No hay nada más absurdo que el viaje a ninguna parte. En los cuartos de banderas a finales de los 70 colgaban carteles que decían “No digas país, di España”. Luego, en el trayecto autonómico, se deslizó el concepto Estado Español, un circunloquio para evitar decir la palabra maldita. En esas hemos estado los cuarenta años que el terrorismo nos ha acompañado con su sangrienta sombra: España era en sí misma un sortilegio maldito que había que extirpar del lenguaje.
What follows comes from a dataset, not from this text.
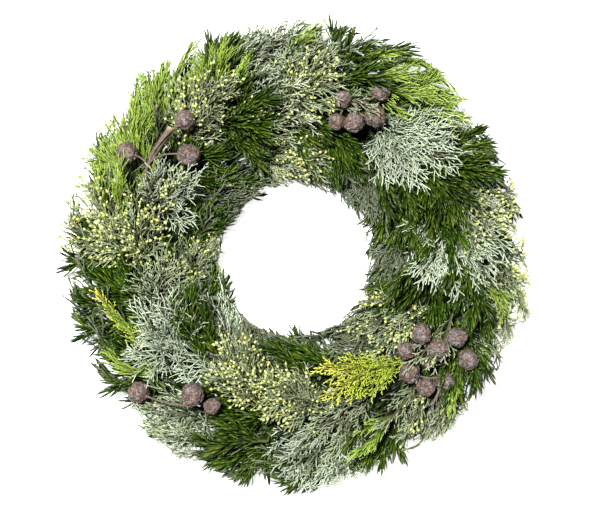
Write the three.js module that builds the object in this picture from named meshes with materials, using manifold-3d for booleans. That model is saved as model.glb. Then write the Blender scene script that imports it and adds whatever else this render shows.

La invocación cuartelera a la patria era el reflejo del abismo que se abría a los pies del tardofranquismo y una forma ingenua de tratar de evitar lo inevitable, la democracia. Así que fue quedando el estigma de España como sinónimo de un pasado inapelable. Un error. España, al fin y al cabo, no es más que el país en el que vivimos y el estado español no es otra cosa que su forma de organización política. Andar en esas cosas conduce a la irracionalidad y el absurdo, al viaje a ninguna parte, la base desde donde hacen política los miserables.
Cuando veo el antipatriotismo patriótico de los que en aras de un discurso progresista se oponen a la bandera de España enarbolando otra, me quedo perplejo. He visto manifestaciones de la izquierda patriótica vasca aplaudidas por los que en Madrid decían que ‘pasaban’ de la patria y que eran ciudadanos del mundo. Manis con escenas pastoriles y atuendos tradicionales con la estética del romanticismo y el nacionalismo que nos llevó a los horrores del siglo XX. Sus símbolos patrióticos trataban de disimular el olor a pólvora y la sangre derramada. Me daban asco.
Ahora volvemos al abismo de la mano de un partido corrupto que golpeaba con su policía sin piedad a quienes se oponían a los recortes sociales, cuando eso era ser de izquierdas. Van de la mano los que golpeaban y los que recibían los palos porque les une la bandera y el sentimiento nacional, ya no hay más izquierda que la independentista o la condescendiente. No es extraño, desde que Podemos entró en el parlamento no hemos vuelto a oír hablar de desahucios ni de pobres ni de desnutrición infantil ni de pobreza extrema. Milagro.
La patria como sentimiento es el prólogo del horror. Ver gente atenta a una pantalla gigante como si Messi fuera a marcar un gol, pendientes de proclamar la patria y luego su cara de decepción es abominable. Los sentimientos no pueden ir unidos a eso. El dolor, la enfermedad de aquel a quien quieres, el amor, la compasión, eso son sentimientos decentes y dignos. Lo otro es la antesala del fuego y el humo, las cicatrices de Europa.
Prefiero oponerme a los muros y las fronteras que dividen el mundo entre ricos y pobres y recibir, de una vez, a los refugiados que huyen del hambre y de la guerra en una Europa abierta libre de miserables puigdemones y otras larvas del mal.